Instructions to follow: Copy, character for character, the lines running from the one with "# Rear flange, level" to the one with "scene = bpy.context.scene", ends included. Leave out every other line.

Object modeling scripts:
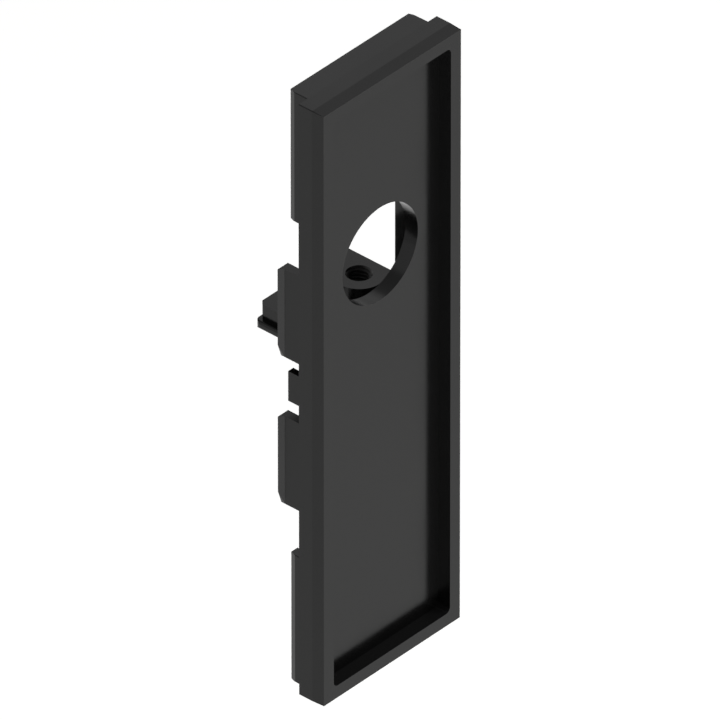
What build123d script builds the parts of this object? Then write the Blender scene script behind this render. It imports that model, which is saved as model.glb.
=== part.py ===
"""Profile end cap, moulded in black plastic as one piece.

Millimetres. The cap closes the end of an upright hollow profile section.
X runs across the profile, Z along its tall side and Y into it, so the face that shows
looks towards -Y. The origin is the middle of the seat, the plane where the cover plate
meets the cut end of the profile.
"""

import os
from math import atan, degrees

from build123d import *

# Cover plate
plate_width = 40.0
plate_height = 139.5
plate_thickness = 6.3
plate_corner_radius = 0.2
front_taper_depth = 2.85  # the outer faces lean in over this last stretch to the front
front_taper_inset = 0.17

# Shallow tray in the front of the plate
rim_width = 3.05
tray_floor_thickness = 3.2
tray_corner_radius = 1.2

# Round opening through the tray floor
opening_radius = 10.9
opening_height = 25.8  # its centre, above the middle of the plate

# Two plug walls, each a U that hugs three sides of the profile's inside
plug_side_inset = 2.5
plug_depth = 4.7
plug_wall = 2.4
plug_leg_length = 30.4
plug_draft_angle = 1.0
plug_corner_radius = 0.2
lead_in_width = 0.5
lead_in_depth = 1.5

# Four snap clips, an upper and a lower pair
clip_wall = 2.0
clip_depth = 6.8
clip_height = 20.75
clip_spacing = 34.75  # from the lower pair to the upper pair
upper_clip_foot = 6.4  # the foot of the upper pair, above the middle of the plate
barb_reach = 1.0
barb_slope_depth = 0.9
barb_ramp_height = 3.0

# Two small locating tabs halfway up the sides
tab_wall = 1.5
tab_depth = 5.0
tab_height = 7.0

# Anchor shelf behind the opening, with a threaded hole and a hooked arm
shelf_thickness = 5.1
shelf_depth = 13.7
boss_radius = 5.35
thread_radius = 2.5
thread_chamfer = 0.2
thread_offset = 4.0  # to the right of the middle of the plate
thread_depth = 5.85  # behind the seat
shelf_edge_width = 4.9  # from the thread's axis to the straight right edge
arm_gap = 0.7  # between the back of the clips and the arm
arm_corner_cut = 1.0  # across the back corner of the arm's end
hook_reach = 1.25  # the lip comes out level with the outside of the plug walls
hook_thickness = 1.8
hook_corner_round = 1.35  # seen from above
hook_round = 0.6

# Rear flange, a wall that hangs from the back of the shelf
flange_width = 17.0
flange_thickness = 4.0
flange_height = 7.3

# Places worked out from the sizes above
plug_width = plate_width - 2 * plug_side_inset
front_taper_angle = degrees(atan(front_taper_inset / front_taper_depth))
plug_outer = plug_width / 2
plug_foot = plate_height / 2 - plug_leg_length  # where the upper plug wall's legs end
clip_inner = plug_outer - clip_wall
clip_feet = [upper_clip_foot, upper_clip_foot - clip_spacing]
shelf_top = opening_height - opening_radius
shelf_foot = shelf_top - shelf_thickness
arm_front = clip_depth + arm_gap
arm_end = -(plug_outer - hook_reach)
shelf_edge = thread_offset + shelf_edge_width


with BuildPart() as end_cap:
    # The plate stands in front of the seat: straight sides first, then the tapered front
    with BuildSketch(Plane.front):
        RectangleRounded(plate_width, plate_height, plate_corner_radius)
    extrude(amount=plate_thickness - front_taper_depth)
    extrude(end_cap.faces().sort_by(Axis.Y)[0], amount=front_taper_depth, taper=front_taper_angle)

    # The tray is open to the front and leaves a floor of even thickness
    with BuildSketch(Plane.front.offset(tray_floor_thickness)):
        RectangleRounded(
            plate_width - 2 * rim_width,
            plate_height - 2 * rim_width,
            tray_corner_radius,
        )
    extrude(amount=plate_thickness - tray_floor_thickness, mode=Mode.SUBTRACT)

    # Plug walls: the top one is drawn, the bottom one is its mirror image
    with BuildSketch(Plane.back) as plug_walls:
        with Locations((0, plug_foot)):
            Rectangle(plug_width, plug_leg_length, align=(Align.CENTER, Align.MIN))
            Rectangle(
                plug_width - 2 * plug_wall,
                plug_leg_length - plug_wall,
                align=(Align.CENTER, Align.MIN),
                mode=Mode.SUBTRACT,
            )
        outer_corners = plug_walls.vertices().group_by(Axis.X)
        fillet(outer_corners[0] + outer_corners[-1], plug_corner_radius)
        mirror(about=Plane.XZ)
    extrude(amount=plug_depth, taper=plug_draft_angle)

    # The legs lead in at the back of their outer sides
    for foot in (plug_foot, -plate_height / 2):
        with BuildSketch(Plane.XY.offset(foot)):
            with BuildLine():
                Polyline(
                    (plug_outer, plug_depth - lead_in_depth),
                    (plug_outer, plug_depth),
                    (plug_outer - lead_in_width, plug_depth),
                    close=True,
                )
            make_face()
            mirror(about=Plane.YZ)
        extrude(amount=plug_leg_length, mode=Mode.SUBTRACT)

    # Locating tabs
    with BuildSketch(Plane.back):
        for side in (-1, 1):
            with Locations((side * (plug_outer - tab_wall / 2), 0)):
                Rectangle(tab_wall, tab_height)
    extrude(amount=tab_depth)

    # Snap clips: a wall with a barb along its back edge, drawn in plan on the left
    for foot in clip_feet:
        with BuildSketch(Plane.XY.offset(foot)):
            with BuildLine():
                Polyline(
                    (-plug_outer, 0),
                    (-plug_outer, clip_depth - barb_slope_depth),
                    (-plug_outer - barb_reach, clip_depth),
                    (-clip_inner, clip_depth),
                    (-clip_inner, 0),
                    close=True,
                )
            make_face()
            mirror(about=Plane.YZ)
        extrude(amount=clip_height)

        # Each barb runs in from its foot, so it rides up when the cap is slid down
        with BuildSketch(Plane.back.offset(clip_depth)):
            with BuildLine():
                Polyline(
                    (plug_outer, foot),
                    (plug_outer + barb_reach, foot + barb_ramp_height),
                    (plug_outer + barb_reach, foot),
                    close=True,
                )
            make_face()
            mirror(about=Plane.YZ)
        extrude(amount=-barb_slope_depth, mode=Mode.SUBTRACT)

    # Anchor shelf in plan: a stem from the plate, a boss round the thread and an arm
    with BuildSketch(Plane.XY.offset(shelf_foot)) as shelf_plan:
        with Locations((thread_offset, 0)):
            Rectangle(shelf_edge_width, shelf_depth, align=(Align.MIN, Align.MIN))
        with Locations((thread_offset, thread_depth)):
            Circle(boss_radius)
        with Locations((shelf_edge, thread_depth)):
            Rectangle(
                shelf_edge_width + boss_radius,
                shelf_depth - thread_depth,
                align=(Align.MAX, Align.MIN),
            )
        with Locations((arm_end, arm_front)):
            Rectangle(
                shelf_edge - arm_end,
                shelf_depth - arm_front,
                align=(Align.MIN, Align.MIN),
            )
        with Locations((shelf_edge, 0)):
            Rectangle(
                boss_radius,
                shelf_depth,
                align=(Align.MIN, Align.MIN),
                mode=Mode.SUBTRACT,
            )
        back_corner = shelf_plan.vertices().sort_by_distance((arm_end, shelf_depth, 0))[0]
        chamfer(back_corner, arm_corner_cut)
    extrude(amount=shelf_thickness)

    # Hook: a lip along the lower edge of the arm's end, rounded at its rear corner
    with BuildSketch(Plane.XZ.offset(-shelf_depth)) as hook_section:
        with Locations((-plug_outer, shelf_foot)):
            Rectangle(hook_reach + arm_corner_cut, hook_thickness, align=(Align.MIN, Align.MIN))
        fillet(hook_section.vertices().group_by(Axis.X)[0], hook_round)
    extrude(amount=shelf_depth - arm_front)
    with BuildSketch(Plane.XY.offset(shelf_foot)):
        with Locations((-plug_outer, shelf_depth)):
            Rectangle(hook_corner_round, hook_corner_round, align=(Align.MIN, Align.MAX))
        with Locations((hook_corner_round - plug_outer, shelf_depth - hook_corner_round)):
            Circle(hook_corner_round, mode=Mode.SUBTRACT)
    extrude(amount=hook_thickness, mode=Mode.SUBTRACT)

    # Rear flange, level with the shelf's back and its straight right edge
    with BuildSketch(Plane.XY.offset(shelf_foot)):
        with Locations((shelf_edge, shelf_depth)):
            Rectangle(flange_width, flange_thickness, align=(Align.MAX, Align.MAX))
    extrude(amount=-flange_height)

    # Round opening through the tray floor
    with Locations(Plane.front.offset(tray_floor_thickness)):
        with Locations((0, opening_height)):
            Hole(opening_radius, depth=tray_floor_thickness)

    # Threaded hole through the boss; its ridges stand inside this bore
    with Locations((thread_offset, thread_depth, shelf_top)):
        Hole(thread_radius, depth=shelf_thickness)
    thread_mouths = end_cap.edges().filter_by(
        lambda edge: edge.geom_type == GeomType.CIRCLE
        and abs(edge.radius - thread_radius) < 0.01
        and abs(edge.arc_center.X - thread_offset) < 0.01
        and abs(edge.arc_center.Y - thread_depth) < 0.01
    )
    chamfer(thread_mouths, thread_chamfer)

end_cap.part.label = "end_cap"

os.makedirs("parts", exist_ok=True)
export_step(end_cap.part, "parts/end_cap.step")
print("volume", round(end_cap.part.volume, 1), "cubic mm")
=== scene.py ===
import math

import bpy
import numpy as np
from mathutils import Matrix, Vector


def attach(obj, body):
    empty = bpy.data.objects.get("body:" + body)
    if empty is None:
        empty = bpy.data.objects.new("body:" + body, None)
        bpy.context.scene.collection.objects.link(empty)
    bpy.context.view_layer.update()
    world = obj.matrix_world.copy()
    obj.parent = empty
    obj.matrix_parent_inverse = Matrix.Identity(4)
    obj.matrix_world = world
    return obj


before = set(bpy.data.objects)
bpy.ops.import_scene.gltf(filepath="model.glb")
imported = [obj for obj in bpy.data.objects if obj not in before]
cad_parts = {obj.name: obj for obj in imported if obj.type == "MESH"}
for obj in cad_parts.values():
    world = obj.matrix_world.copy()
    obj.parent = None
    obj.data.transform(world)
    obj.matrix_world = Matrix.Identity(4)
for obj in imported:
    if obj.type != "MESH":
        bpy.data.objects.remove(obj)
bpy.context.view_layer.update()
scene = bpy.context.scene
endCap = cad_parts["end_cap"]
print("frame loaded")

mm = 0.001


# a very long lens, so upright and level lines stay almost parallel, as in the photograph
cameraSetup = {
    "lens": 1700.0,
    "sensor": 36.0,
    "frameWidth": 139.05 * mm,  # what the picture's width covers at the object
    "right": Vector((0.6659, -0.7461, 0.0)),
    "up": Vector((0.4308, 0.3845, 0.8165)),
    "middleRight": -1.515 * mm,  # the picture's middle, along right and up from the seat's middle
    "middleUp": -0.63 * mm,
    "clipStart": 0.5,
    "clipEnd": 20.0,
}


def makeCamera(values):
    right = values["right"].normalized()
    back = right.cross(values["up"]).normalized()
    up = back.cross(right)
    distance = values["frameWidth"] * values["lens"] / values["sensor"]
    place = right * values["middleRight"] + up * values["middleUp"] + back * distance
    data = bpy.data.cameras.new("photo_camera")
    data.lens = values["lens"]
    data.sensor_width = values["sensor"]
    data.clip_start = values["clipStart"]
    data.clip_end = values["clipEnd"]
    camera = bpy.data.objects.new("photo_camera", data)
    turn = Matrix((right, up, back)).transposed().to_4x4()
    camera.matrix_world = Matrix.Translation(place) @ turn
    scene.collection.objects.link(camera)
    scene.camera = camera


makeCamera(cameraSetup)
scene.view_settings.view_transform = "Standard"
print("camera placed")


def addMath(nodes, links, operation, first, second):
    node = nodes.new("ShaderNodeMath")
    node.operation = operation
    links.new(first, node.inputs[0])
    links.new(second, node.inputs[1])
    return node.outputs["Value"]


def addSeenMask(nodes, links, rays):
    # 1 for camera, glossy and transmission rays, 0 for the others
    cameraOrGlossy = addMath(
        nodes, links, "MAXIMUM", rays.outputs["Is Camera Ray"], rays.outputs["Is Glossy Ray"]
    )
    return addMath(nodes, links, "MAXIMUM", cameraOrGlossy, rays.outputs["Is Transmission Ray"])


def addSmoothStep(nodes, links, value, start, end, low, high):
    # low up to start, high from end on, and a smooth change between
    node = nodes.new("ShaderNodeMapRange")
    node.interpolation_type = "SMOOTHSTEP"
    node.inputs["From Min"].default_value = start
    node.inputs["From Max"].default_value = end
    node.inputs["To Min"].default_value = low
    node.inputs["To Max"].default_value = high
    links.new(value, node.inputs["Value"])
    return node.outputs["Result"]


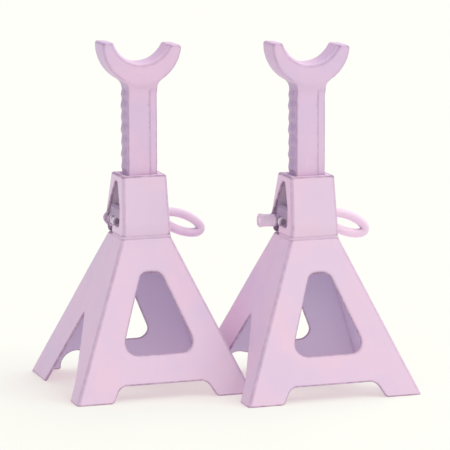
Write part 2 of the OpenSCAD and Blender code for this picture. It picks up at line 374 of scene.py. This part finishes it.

Solution to this task:
    # Rear flange, level with the shelf's back and its straight right edge
    with BuildSketch(Plane.XY.offset(shelf_foot)):
        with Locations((shelf_edge, shelf_depth)):
            Rectangle(flange_width, flange_thickness, align=(Align.MAX, Align.MAX))
    extrude(amount=-flange_height)

    # Round opening through the tray floor
    with Locations(Plane.front.offset(tray_floor_thickness)):
        with Locations((0, opening_height)):
            Hole(opening_radius, depth=tray_floor_thickness)

    # Threaded hole through the boss; its ridges stand inside this bore
    with Locations((thread_offset, thread_depth, shelf_top)):
        Hole(thread_radius, depth=shelf_thickness)
    thread_mouths = end_cap.edges().filter_by(
        lambda edge: edge.geom_type == GeomType.CIRCLE
        and abs(edge.radius - thread_radius) < 0.01
        and abs(edge.arc_center.X - thread_offset) < 0.01
        and abs(edge.arc_center.Y - thread_depth) < 0.01
    )
    chamfer(thread_mouths, thread_chamfer)

end_cap.part.label = "end_cap"

os.makedirs("parts", exist_ok=True)
export_step(end_cap.part, "parts/end_cap.step")
print("volume", round(end_cap.part.volume, 1), "cubic mm")
=== scene.py ===
import math

import bpy
import numpy as np
from mathutils import Matrix, Vector


def attach(obj, body):
    empty = bpy.data.objects.get("body:" + body)
    if empty is None:
        empty = bpy.data.objects.new("body:" + body, None)
        bpy.context.scene.collection.objects.link(empty)
    bpy.context.view_layer.update()
    world = obj.matrix_world.copy()
    obj.parent = empty
    obj.matrix_parent_inverse = Matrix.Identity(4)
    obj.matrix_world = world
    return obj


before = set(bpy.data.objects)
bpy.ops.import_scene.gltf(filepath="model.glb")
imported = [obj for obj in bpy.data.objects if obj not in before]
cad_parts = {obj.name: obj for obj in imported if obj.type == "MESH"}
for obj in cad_parts.values():
    world = obj.matrix_world.copy()
    obj.parent = None
    obj.data.transform(world)
    obj.matrix_world = Matrix.Identity(4)
for obj in imported:
    if obj.type != "MESH":
        bpy.data.objects.remove(obj)
bpy.context.view_layer.update()
scene = bpy.context.scene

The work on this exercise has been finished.